### [Your goal]
Lines containing "where" are to be counted. Give the number and nothing more.

### [Records supplied]
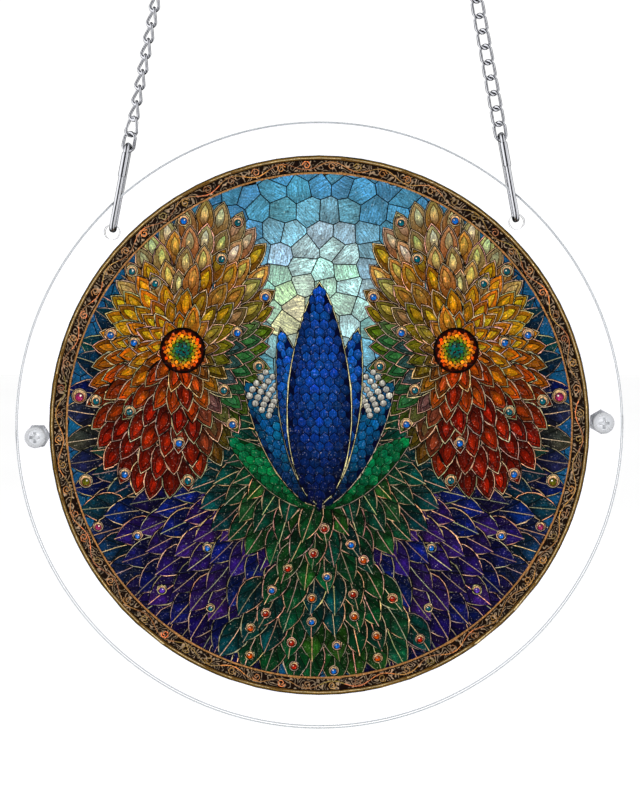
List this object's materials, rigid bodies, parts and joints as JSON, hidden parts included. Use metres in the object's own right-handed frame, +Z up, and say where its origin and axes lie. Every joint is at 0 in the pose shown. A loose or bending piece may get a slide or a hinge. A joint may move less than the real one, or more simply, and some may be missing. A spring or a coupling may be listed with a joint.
{
  "type": "hanging suncatcher",
  "caption": "Round hanging suncatcher: a printed jigsaw disc clamped between two clear plates by side screws, hung by oblong clips on two strands of curb chain that meet on a ring.",
  "frame": {"origin": "where a hook bears, at the inner top of the hanging ring", "axes": "+Z up, along the line the object hangs in; -Y out of the picture's front; +X to the right, seen from the front"},
  "size_m": [0.2, 0.0136, 0.5216],
  "materials": {
    "clear_acrylic": "clear, see-through, polished",
    "printed_acrylic": "glossy print in many colours, like leaded glass, cut into jigsaw pieces",
    "nylon": "translucent white, satin",
    "polished_steel": "bright polished"
  },
  "bodies": {
    "root": {"front_plate": "clear_acrylic", "puzzle": "printed_acrylic", "back_plate": "clear_acrylic", "hanging_ring": "polished_steel", "left_screw": "nylon", "left_nut": "nylon", "right_screw": "nylon", "right_nut": "nylon", "left_clip": "polished_steel", "left_chain": "polished_steel", "right_clip": "polished_steel", "right_chain": "polished_steel"}
  },
  "joints": []
}
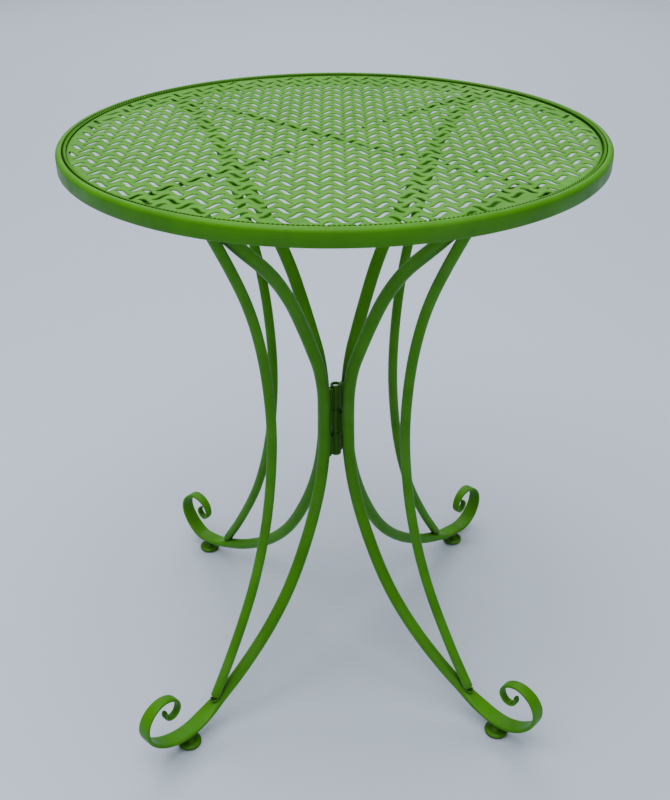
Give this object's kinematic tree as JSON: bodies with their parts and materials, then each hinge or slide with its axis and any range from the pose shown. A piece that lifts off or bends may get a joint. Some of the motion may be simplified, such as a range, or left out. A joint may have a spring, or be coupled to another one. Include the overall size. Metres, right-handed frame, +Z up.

### [Final answer]
2